20 years, $179B spent on health equity: Why isn't the needle moving?

Efforts to achieve health equity have been underway for more than two decades. And yet, their effects have only been "marginal," according to a recent report from accounting firm Ernst & Young. 

Chatter surrounding health equity converged into a mainstream conversation in 2002, Yele Aluko, MD, EY's chief medical officer and a co-author of the report, told Becker's. That's when Congress commissioned the Academy of Sciences and the Institute of Medicine to research whether racial and ethnic disparities existed in U.S. medicine. The 2003 report "Unequal Treatment: Confronting Racial and Ethnic Disparities in Health Care" affirmed that, yes, inequity was present. 

The U.S. government, corporations and philanthropic organizations have dedicated at least $179 billion toward advancing health equity between 2002 and 2022, EY researchers confirmed. But despite the large sum of money allotted to propel it, equality has stalled: Populations of color still have higher maternal mortality rates and shorter life expectancies than white populations, and they are three times more likely to be uninsured. 

So, EY asks, "Why have past efforts failed?" 

Not all allocated money has been spent, for starters — especially from the government. Missouri's health department has received $36 million toward health equity and spent none of it.
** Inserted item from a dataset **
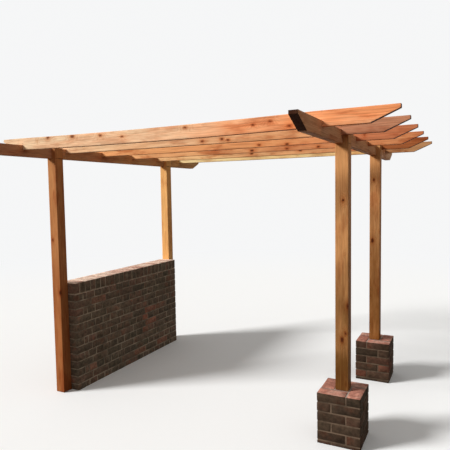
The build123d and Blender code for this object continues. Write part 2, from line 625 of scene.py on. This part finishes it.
def growthRings(tree, across, sown, swell):
    # how late the wood is: the profile of a ring at the fraction of (distance + bend) / spacing + jitter,
    # with the distance from the pith
    distance = vectorMaths(tree, "LENGTH", across, out="Value")
    bent = maths(tree, "ADD", distance, maths(tree, "MULTIPLY", swell, grain["swellBend"]))
    jitter = maths(tree, "MULTIPLY", grainField(tree, sown, "jitter"), grain["ringJitter"])
    phase = maths(tree, "ADD", maths(tree, "DIVIDE", bent, grain["ringSpacing"]), jitter)
    profile = [(place, (lateness,) * 3) for place, lateness in grain["ringProfile"]]
    return ramp(tree, maths(tree, "FRACT", phase), profile)


def stainAndPaintedShadeAlong(tree, own, sown, look, halfLength):
    # from the low end's colour to the high end's, in a change that clouds move to and fro, then the tail's;
    # this is stain, and in part painted shade at the feet of the posts
    along = addNode(tree, "ShaderNodeSeparateXYZ", {0: own}).outputs["X"]
    clouds = maths(tree, "SUBTRACT", grainField(tree, sown, "clouds"), noiseMiddle)
    shift = maths(tree, "MULTIPLY", clouds, grain["patchiness"] * halfLength)
    change = remap(tree, maths(tree, "ADD", along, shift), -halfLength, halfLength, smooth=False)
    colour = mixColours(tree, change, look["low"], look["high"])
    if "tail" in look:
        place = maths(tree, "ADD", along, maths(tree, "MULTIPLY", shift, grain["tailPatches"]))
        colour = mixColours(tree, remap(tree, place, *grain["tailChange"]), colour, look["tail"])
    return colour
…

Illinois has only spent 0.5 percent of the $29 million it received, and California has spent 11.6 percent of its $33 million allocation. This suggests capacity and infrastructure barriers are hindering efficient use of the funds, the report said. 

There are several reasons why this might be, according to Dr. Aluko. The workforce to execute initiatives with the funding may be insufficient, along with the states' processes and IT infrastructure. Political misalignment between states and the federal government could also cause processes to stall. 

Philanthropic organizations and corporations also lack a single rallying call. Their leaders might choose to allocate money toward their own significant interests; For example, breast cancer or cardiovascular disease may garner funds because of a personal family involvement. 

"That's not a wrong thing to do," Dr. Aluko said. "It's just that it may not be done in a strategic manner." 

The lack of clarity surrounding health equity extends to hospitals and health systems, which are not all holding their DEI initiatives accountable. Other industry challenges like the labor shortage can also play a role. 

"If a healthcare system's priority — which it should be — is to deliver health care, and you don't have enough people to provide healthcare, other important issues that will enable the workforce to be culturally competent tend to fall apart," Dr. Aluko said. "When the workforce is constrained, the ability to drive systemic enterprise-wide DEI and health equity initiatives, and to hold them accountable and to staff them with appropriate leadership and resources, tends to become deprioritized and therefore ineffectual." 

Overall, the field has lacked a unified call to action, according to Dr. Aluko. 

"When 'Unequal Treatment' was published, it emphatically recommended a focused process to address systemic racism in healthcare," Dr. Aluko said. "That has not happened." 

Consistency is key if the needle is to actually move, according to Dr. Aluko and EY, adding that  funders, healthcare organizations and reporters need to be on the same page about the current health equity impact and the path forward. 

Individual hospitals and health systems can start by rethinking their health equity strategies and results, Dr. Aluko said. 

"Those strategies must be well thought out," Dr. Aluko said. "They should be developed to be systematically executed across the entire organization and they should be empowered with accountable entities in the C-suite as well and all the way downstream." 

Along the way, all parties should avoid falling into a complacency trap. 

"A lot of invested money is being invested into initiatives and processes and people are busy doing stuff. But the gap hasn't closed. We need to ask why," Dr. Aluko said. "Organizations should not conflate activity with actionable success."